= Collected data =

....................

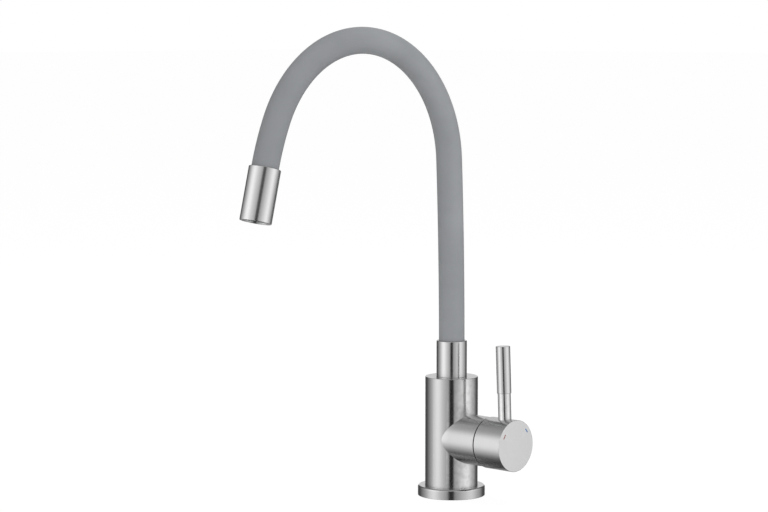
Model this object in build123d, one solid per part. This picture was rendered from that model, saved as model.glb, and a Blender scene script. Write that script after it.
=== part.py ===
from build123d import *
import math
import os

# Kitchen mixer tap with a side lever and a flexible hose spout. Sizes are in millimetres.
# The origin is the centre of the flange's underside, where the tap meets the deck. +Z is up,
# the spout reaches out along -Y and the valve with its lever points along +X.

# Clearances: seated pieces of one body, running fits between bodies, and free faces
seat_gap = 0.1
running_gap = 0.05
hole_gap = 0.1
free_gap = 0.3

# Foot flange and its gasket
flange_radius = 29.0
flange_height = 8.7
flange_floor = 3.0
flange_edge = 1.6
deck_window_radius = 17.0
gasket_width = 5.0
gasket_thickness = 1.8
gasket_margin = 2.2

# Column
column_radius = 22.75
column_top = 103.2
column_wall = 2.0
top_plate = 5.0
edge_break = 0.5

# Inlets and fixing stud in the foot of the waterway block
inlet_radius = 4.5
inlet_depth = 12.0
inlet_back = 5.0
inlet_spread = 8.5
channel_radius = 4.0
stud_radius = 3.4
stud_depth = 16.0
stud_forward = 10.0

# Valve cartridge, stacked back from the seam between the side arm and the lever's hub
valve_height = 50.6
seam_x = 43.5
cartridge_radius = 17.4
chamber_gap = 0.2
cup_wall = 1.65
arm_wall = 2.0
dome_spigot = 4.2
nut_thickness = 5.0
nut_opening = 12.3
housing_wall = 1.5
housing_front = 1.6
neck_radius = 12.0
neck_length = 6.9
rotor_neck_radius = 10.0
rotor_flange = 4.0
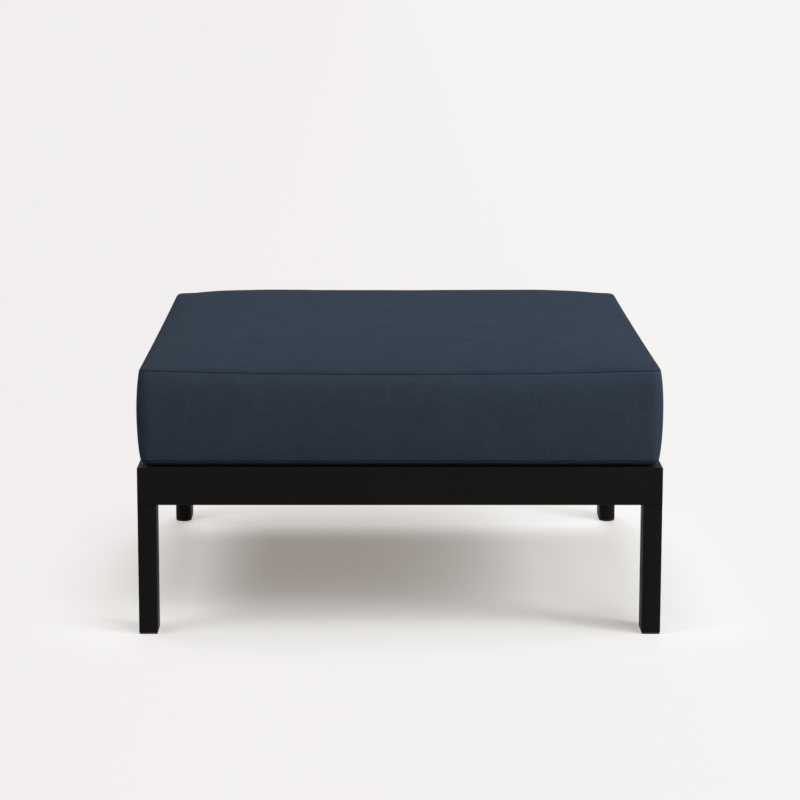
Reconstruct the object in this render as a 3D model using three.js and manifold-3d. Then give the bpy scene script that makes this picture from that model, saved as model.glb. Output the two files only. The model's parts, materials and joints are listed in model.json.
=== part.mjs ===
// An outdoor ottoman footstool: a loose boxed cushion on a low welded aluminium frame.
// Millimetres, +Z up. The origin is on the floor under the middle, and the front faces -Y.

import * as THREE from "three";
import { mergeVertices } from "three/addons/utils/BufferGeometryUtils.js";
import Module from "manifold-3d";

const wasm = await Module();
wasm.setup();

// Fits and cuts
const fitGap = 0.3; // welded, sewn, laid or pressed faces stay this far apart
const cutOverrun = 5; // how far a cutting block runs past what it cuts

// Seat frame
const frameWidth = 840;
const frameDepth = 840;
const railHeight = 61;
const railThickness = 30; // the legs are as wide
const railWall = 2;
const railEdgeRadius = 1.2;

// Legs, a flat-faced extrusion with a half-round inner side
const legHeight = 213; // floor to the underside of the rails
const legDepth = 60;
const legWall = 2.5;
const legEdgeRadius = 1.2;
const legWidth = railThickness;

// Glides under the legs
const glideLip = 3.2;
const glideInset = 0.4; // the lip stays this far inside the leg's outline
const glideEdge = 0.9;
const plugHeight = 16;
const plugWall = 1.8;
const ribDepth = 0.9;
const ribPlaceShares = [0.3, 0.7]; // along the flat side of the leg

// Seat slats, flat tubes from side rail to side rail
const slatCount = 7;
const slatWidth = 60;
const slatHeight = 12;
const slatWall = 1.5;
const slatEdgeRadius = 4;

// Cushion: two panels, a boxing wall between them, wadding and foam
const seamInset = 4.5; // from the frame's outer face in to the seam lines
const seamCornerRadius = 14;
const bottomSeamRise = 12; // above the frame
const boxingHeight = 144; // from seam to seam at the corners
const boxingBulge = 5.7;
const cornerSwell = 10; // what half way up adds to the corner radius
const seamSag = 4.5; // how far the top seam drops between the corners
const seamRoll = 4; // how far the top panel stands up just inside its seam
const seamRollReach = 3; // how far in from the seam most of that is reached
const crown = 28;
const crownPower = 6;
const underFill = 28; // the same crown below, pressed flat on the frame
const underFillPower = 12;
const bulgePower = 2.5;
const fabric = 1.2;
const hem = 10;
const wadding = 12;
const foamShoulder = 4;

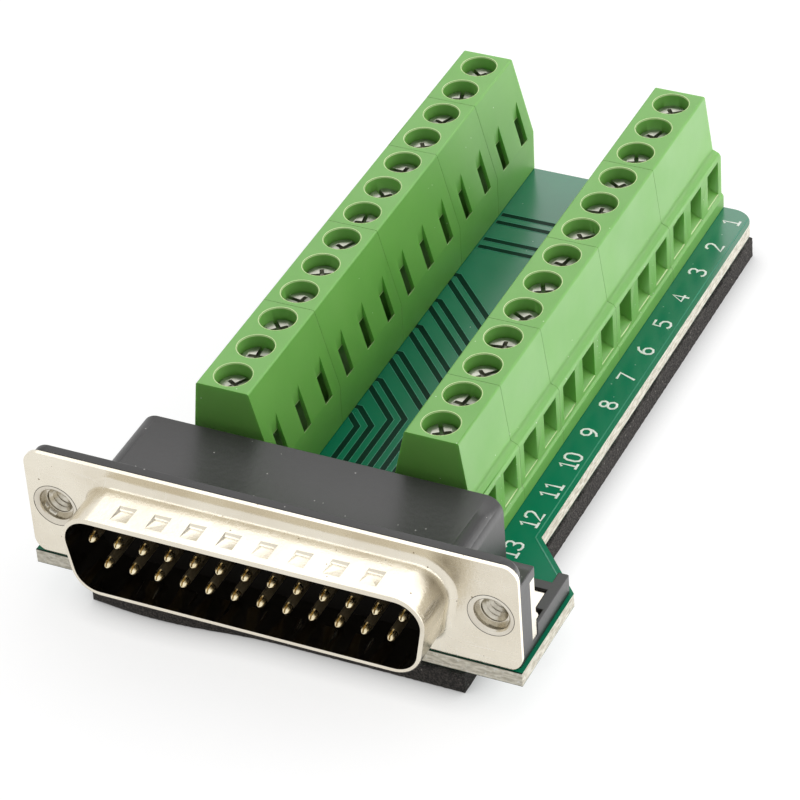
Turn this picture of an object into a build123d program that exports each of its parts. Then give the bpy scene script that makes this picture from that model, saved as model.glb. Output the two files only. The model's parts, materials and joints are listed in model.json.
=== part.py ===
from build123d import *
import os
from math import radians, tan

# A 25-way male D-sub connector soldered to the end of a circuit board that fans
# it out to two rows of rising-clamp screw terminals, with a foam pad underneath.
# +X to the right seen from the connector, +Y from the connector to the far end,
# +Z up from the underside of the pad. The origin is the middle of the pad's base.

# How far a cutting shape runs past what it cuts, and how near counts as touching
overcut = 1.0
touch = 0.01

# Pad, board and their stack
pad_thickness = 2.5
pad_corner = 1.0
pad_setback = 0.65
pad_front_setback = 0.35
pad_side_inset = 0.15
tail_length = 1.0
board_thickness = 1.6
board_bottom = pad_thickness + tail_length
board_top = board_bottom + board_thickness

# Terminal rows
pitch = 5.0
row_offset = 11.36
left_groups = (3, 3, 3, 2, 2)
right_groups = (2, 2, 3, 3, 3)
way_count = sum(left_groups)
block_gap = 0.06
row_setback = 14.0
row_length = way_count * pitch

# Connector face, from the interface standard: 38.96 inside the shell, 47.04
# between the jacks and 53.04 over the flange, all set out from the contacts
contact_counts = (13, 12)
contact_pitch = 2.77
contact_row_gap = 2.84
shell_side_room = 2.86
shell_inner_width = (contact_counts[0] - 1) * contact_pitch + 2 * shell_side_room
shell_inner_height = 8.36
shell_side_angle = 10.0
shell_inner_corner = 2.6
shell_sheet = 0.5
shell_depth = 5.9
shell_root_radius = 0.9
shell_rim_radius = 0.2
jack_offset = 4.04
jack_spacing = shell_inner_width + 2 * jack_offset
flange_margin = 3.0
flange_width = jack_spacing + 2 * flange_margin
flange_height = 12.55
flange_corner = 1.6

# Places along Y and Z that the rest is set from
board_length = row_setback + row_length
flange_y = shell_depth - (shell_depth + board_length) / 2
axis_z = board_top + flange_height / 2
row_front = flange_y + row_setback
end_y = flange_y + board_length

# Board outline
board_lead = 0.15
board_side_inset = 0.02
board_wide = flange_width - 2 * board_side_inset
board_wide_length = 12.5
board_narrow = 40.3
board_taper_length = 6.8
board_corner = 2.6
pad_width = board_narrow - 2 * pad_side_inset
pad_length = board_length - pad_setback - pad_front_setback

# Terminal housing section, across the row and above the board
block_height = 14.0
top_wire_side = 2.95
top_rear_side = 2.85
ledge_inner = 3.75
ledge_outer = 4.5
ledge_height = 7.4
ledge_drop = 0.35
ledge_radius = 0.3
top_radius = 0.25
wall_wire_side = 4.7
bar_wire_side = 4.95
bar_height = 1.6
bar_chamfer = 0.3
knee_rear_side = 5.05
knee_height = 5.0
base_rear_side = 4.95

# Clamping screw
screw_major_radius = 1.25
screw_head_radius = 1.75
screw_head_height = 1.5
screw_head_chamfer = 0.2
screw_slot_width = 0.8
screw_slot_depth = 0.75
screw_seat_gap = 0.05
screw_tip_chamfer = 0.3
shoulder_clearance = 0.12
screw_rest_turn = 37.0

# Voids of one way
screw_head_clearance = 0.15
screw_hole_radius = screw_head_radius + screw_head_clearance
screw_hole_chamfer = 0.06
shoulder_thickness = 0.5
cage_clearance = 0.1
entry_width = 3.1
entry_low = 2.2
entry_sill = 2.9
entry_sill_depth = 1.3
entry_high = 6.5
slot_width = 1.65
slot_low = 5.0
slot_high = 7.6
slot_back = 3.9
slot_sill_drop = 0.6

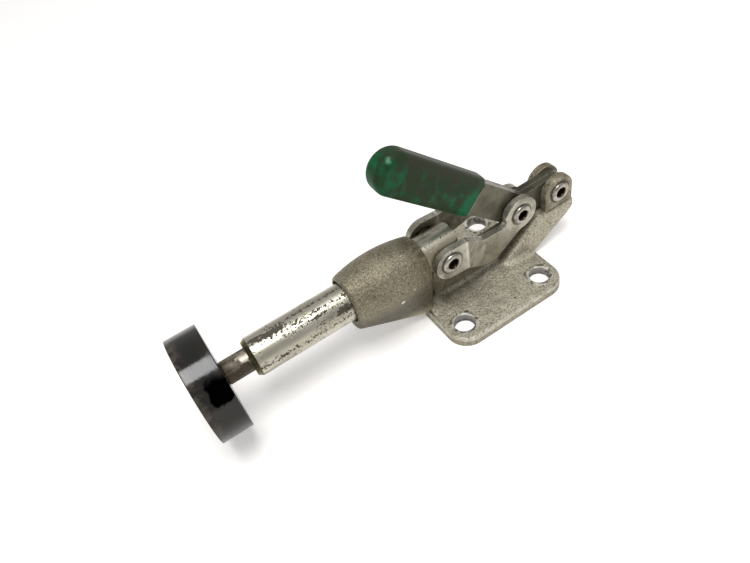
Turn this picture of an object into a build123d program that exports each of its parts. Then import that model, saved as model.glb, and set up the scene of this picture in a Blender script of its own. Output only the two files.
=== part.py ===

....................

= What to produce =
The lines from the one containing "Reconstruct the object" to the one containing "const slatEdgeRadius = 4;", both included, are to be extracted exactly; give no other line.

= The result =
Reconstruct the object in this render as a 3D model using three.js and manifold-3d. Then give the bpy scene script that makes this picture from that model, saved as model.glb. Output the two files only. The model's parts, materials and joints are listed in model.json.
=== part.mjs ===
// An outdoor ottoman footstool: a loose boxed cushion on a low welded aluminium frame.
// Millimetres, +Z up. The origin is on the floor under the middle, and the front faces -Y.

import * as THREE from "three";
import { mergeVertices } from "three/addons/utils/BufferGeometryUtils.js";
import Module from "manifold-3d";

const wasm = await Module();
wasm.setup();

// Fits and cuts
const fitGap = 0.3; // welded, sewn, laid or pressed faces stay this far apart
const cutOverrun = 5; // how far a cutting block runs past what it cuts

// Seat frame
const frameWidth = 840;
const frameDepth = 840;
const railHeight = 61;
const railThickness = 30; // the legs are as wide
const railWall = 2;
const railEdgeRadius = 1.2;

// Legs, a flat-faced extrusion with a half-round inner side
const legHeight = 213; // floor to the underside of the rails
const legDepth = 60;
const legWall = 2.5;
const legEdgeRadius = 1.2;
const legWidth = railThickness;

// Glides under the legs
const glideLip = 3.2;
const glideInset = 0.4; // the lip stays this far inside the leg's outline
const glideEdge = 0.9;
const plugHeight = 16;
const plugWall = 1.8;
const ribDepth = 0.9;
const ribPlaceShares = [0.3, 0.7]; // along the flat side of the leg

// Seat slats, flat tubes from side rail to side rail
const slatCount = 7;
const slatWidth = 60;
const slatHeight = 12;
const slatWall = 1.5;
const slatEdgeRadius = 4;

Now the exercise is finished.